> Required work: Write out the listing exactly as it is given.

> Data extract:
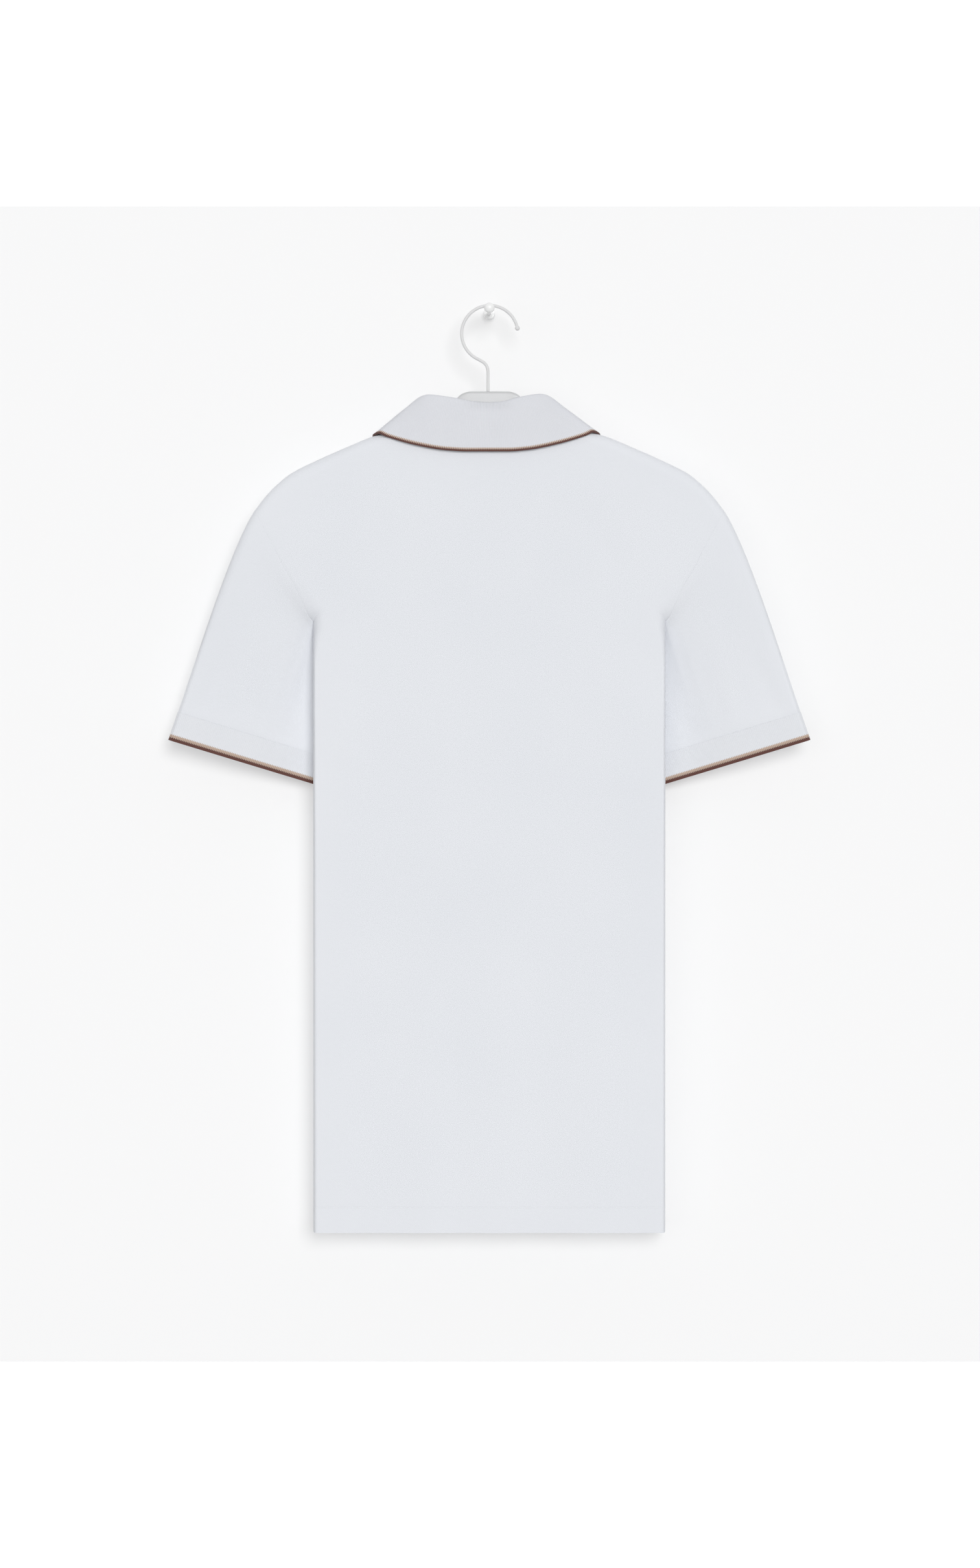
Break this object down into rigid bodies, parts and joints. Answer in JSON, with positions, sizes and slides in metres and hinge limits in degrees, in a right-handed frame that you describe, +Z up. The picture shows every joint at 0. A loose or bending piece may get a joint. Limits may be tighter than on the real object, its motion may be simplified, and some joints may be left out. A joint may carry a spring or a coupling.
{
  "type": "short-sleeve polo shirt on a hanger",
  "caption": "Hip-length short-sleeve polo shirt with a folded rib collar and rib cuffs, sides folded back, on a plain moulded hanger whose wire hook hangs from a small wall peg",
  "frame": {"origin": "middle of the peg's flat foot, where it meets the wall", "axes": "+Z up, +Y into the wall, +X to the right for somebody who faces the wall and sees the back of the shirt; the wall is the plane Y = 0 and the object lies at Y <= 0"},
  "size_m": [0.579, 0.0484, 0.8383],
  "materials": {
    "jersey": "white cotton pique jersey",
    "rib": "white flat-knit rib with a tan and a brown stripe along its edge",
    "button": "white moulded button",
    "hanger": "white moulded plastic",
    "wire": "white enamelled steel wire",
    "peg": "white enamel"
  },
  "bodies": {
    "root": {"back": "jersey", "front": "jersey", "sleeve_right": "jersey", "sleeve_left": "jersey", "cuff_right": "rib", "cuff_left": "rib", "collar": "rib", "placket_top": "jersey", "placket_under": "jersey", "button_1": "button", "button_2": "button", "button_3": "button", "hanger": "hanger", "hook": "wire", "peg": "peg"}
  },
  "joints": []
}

> Full solution:
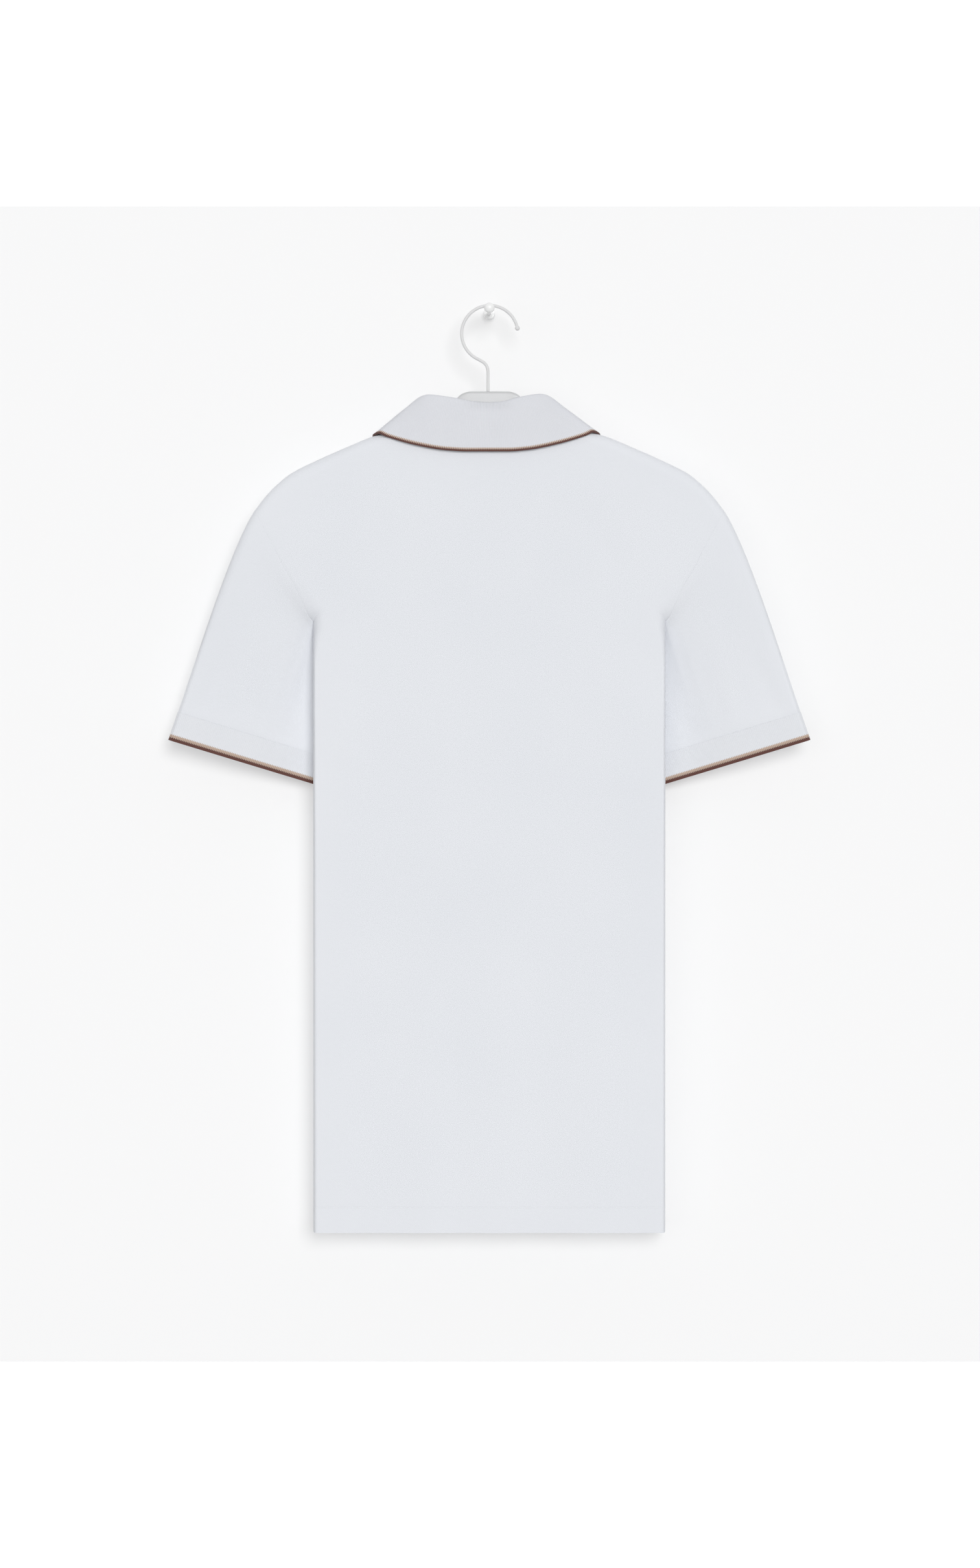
Break this object down into rigid bodies, parts and joints. Answer in JSON, with positions, sizes and slides in metres and hinge limits in degrees, in a right-handed frame that you describe, +Z up. The picture shows every joint at 0. A loose or bending piece may get a joint. Limits may be tighter than on the real object, its motion may be simplified, and some joints may be left out. A joint may carry a spring or a coupling.
{
  "type": "short-sleeve polo shirt on a hanger",
  "caption": "Hip-length short-sleeve polo shirt with a folded rib collar and rib cuffs, sides folded back, on a plain moulded hanger whose wire hook hangs from a small wall peg",
  "frame": {"origin": "middle of the peg's flat foot, where it meets the wall", "axes": "+Z up, +Y into the wall, +X to the right for somebody who faces the wall and sees the back of the shirt; the wall is the plane Y = 0 and the object lies at Y <= 0"},
  "size_m": [0.579, 0.0484, 0.8383],
  "materials": {
    "jersey": "white cotton pique jersey",
    "rib": "white flat-knit rib with a tan and a brown stripe along its edge",
    "button": "white moulded button",
    "hanger": "white moulded plastic",
    "wire": "white enamelled steel wire",
    "peg": "white enamel"
  },
  "bodies": {
    "root": {"back": "jersey", "front": "jersey", "sleeve_right": "jersey", "sleeve_left": "jersey", "cuff_right": "rib", "cuff_left": "rib", "collar": "rib", "placket_top": "jersey", "placket_under": "jersey", "button_1": "button", "button_2": "button", "button_3": "button", "hanger": "hanger", "hook": "wire", "peg": "peg"}
  },
  "joints": []
}